Obviously I no longer keep sufficiently abreast of the news. Until it was upon us I had no idea there was to be a high-powered "inaugural'' North-East Economic Forum, held last Friday on the PM's constituency doorstep at Hardwick Hall, Sedgefield.

The extensive coverage left me still unsure who, or what, is Sovereign Strategy, who co-organised this gathering of pro-regional North-East movers and shakers with Northumbria University.

Did the Government have a hand in it - working the Forum like a glove puppet? The event certainly looked like a massive brainwashing exercise, intended to make the misguided people of the North-East wake up to their massive recent folly in roundly rejecting the idea of an elected regional assembly.

The PM himself turned up, of course. Peter Mandelson took time off from Europe to attend. Alan Milburn delivered a keynote speech in which, while pronouncing regional government "as dead as the dodo'' he nevertheless said the North-East risked "fading into parochialism'' if it didn't have something similar. My my! Nail-biting now among the 'No' voters. Perhaps we'd better sign up to the regional thing after all, just like the Government, the EU's agent in the endeavour, wants us to.

An up-and-coming Blairite, David Miliband, was another voice regretting the rejection of the elected assembly. His speech was astonishing.

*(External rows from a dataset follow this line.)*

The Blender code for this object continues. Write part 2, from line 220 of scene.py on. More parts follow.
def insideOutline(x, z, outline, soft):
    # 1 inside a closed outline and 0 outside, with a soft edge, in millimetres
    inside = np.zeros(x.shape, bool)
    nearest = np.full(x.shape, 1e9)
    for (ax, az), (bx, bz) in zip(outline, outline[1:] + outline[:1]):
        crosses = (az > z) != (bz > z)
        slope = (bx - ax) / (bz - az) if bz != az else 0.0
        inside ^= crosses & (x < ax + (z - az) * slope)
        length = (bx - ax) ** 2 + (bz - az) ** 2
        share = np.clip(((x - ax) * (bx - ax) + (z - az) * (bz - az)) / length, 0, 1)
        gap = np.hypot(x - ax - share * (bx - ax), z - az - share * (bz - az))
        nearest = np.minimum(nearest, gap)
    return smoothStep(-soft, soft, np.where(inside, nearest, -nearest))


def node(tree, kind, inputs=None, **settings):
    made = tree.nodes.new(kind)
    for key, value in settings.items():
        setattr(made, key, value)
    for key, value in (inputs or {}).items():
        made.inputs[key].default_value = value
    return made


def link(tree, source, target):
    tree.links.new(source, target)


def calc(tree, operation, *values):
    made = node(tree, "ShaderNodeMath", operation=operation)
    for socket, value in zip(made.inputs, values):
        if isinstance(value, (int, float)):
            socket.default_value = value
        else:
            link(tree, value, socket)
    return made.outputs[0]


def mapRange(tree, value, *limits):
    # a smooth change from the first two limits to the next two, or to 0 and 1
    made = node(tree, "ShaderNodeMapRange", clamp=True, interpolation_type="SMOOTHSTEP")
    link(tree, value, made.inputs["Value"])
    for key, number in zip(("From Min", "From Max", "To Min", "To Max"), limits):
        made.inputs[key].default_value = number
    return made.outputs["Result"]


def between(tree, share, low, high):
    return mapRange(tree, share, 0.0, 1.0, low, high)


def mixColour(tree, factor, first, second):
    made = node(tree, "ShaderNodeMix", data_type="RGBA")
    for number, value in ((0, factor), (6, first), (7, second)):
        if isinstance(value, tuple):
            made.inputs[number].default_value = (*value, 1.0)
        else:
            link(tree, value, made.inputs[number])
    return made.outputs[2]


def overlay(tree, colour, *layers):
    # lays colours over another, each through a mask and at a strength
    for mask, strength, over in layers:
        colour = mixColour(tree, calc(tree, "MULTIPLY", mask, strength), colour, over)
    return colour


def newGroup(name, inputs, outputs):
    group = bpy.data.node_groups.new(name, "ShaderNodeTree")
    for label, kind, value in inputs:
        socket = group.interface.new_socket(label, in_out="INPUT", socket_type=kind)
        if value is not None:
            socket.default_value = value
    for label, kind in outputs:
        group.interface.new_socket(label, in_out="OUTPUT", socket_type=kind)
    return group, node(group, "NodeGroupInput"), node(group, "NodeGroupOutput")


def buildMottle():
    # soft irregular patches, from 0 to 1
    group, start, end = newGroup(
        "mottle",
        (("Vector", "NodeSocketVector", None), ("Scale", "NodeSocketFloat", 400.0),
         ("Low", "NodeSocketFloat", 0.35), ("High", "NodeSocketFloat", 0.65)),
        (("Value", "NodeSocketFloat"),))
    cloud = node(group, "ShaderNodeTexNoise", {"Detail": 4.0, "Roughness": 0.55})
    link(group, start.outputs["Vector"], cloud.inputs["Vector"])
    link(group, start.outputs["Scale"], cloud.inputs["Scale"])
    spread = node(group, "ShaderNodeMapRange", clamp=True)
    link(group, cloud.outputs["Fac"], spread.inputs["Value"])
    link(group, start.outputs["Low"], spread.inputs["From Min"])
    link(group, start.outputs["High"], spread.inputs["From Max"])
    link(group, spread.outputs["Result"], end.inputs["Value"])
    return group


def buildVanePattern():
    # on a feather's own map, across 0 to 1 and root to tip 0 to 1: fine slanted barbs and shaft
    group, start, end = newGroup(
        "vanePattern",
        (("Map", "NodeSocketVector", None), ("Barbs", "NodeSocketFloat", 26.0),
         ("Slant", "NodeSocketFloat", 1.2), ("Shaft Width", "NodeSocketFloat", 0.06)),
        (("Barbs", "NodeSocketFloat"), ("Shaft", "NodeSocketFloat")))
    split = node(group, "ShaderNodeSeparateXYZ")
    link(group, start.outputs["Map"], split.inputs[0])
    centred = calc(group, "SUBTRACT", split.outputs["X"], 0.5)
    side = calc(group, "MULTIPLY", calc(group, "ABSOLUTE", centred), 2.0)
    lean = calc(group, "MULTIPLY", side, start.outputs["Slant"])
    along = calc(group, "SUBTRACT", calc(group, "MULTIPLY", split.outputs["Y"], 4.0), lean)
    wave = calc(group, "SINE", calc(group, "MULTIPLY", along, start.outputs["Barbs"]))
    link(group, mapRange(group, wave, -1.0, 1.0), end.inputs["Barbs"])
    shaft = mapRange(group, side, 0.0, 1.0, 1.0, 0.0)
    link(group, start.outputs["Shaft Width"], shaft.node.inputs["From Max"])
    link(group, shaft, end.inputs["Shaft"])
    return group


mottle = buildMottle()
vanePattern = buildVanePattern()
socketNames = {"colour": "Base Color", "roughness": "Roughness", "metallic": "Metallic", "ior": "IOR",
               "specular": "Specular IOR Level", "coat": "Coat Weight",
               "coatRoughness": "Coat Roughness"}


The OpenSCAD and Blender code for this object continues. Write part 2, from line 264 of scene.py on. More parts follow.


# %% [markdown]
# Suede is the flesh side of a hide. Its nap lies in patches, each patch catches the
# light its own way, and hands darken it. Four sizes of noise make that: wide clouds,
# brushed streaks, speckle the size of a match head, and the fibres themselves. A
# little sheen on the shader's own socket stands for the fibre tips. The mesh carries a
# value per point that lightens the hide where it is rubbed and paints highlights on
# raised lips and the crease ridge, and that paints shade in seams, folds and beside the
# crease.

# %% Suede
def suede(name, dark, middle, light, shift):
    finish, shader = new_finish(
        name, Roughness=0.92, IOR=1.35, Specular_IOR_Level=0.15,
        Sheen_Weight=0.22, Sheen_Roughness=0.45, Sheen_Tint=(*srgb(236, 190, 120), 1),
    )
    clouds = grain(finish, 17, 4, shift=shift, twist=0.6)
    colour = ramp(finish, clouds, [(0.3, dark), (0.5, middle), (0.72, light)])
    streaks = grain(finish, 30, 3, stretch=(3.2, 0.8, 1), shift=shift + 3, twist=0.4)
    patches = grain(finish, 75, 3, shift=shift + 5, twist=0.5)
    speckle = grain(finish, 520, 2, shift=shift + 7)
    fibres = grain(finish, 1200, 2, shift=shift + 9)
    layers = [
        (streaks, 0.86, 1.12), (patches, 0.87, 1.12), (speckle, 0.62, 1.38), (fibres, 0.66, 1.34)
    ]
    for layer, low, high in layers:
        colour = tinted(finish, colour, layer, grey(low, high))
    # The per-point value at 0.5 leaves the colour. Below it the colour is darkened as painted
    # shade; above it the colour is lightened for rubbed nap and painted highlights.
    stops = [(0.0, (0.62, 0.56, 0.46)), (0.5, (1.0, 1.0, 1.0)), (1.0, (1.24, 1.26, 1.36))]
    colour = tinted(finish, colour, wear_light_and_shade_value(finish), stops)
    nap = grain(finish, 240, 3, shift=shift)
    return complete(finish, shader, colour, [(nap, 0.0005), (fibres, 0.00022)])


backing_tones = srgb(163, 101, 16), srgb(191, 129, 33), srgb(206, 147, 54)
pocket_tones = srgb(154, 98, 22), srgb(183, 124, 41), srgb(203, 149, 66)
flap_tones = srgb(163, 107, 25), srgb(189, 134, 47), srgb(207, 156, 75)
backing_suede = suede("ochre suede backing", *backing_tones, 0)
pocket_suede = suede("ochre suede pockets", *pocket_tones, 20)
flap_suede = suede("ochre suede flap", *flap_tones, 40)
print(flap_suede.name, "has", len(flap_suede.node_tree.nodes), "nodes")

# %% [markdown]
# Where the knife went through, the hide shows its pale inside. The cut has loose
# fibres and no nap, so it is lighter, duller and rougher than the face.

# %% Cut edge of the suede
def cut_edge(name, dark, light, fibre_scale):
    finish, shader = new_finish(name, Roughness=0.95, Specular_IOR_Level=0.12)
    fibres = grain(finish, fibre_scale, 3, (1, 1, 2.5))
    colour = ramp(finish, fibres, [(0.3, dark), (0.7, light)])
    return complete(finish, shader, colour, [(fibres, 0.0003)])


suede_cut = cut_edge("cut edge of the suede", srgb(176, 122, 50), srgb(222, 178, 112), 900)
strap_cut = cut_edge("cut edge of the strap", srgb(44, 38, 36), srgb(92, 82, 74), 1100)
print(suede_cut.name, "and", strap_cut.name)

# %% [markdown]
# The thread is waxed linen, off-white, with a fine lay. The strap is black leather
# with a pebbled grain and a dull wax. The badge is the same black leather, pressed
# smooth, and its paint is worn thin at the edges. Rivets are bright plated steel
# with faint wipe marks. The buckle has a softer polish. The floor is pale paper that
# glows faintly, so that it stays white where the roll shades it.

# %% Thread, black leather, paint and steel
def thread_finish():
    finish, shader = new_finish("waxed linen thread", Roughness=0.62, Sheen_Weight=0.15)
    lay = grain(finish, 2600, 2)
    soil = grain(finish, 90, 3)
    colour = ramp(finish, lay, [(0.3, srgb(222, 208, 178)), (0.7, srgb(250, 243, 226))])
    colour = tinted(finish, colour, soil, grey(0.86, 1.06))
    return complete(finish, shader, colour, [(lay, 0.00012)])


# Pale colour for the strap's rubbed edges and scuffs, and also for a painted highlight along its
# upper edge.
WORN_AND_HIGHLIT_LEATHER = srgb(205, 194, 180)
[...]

For it flung in our faces the dismantling of democracy that has already taken place, as yet still unrecognised by most people, through the promotion of regionalism. Pointing out that "economic regeneration, planning and housing policy'' are now "all decided at regional level'', Mr Miliband, MP for South Shields and Minister for Communities and Local Government, stressed that the North East Assembly - unelected of course - "is the regional planning authority''. That big estate that's gobbling your green belt? A work of the Assembly, not your local council.

Notably absent from the Forum was the S word - Scotland. Years ago, any case for regionalism in the North-East was buttressed by a reference to the greater cash per head available in Scotland. Today, with the post-Devolution advantages enjoyed by the Scots so much more marked than previously, the Government wishes to draw a veil over the differences. The Scottish experience highlights the need for an English Parliament, far more crucial than regional government.

Nevertheless regional government is what our lords and masters are determined to impose. Government-inspired or not, the Forum looks to be a Trojan Horse of the stealthy enterprise.

A goody held out by the PM was the prospect of a 90-minute Newcastle-London rail link, by a magnetic-levitation train. When the Channel Tunnel was being built we were promised direct EuroStar trains from the North-East. We're still waiting.

The RAF is to quit Leeming only a little more than a decade after expensively converting the base for its Tornados. No wonder the country can't afford a decent state pension.

Reducing to 12 months the jail sentence on a Stockton youth who kicked a prone man in the face so violently that major surgery was required to repair the injury, Appeal Court judges declared the original 18-month sentence to be "manifestly excessive''. To me, and I'm sure many others, it looks "manifestly'' lenient. Five years would be nearer the mark.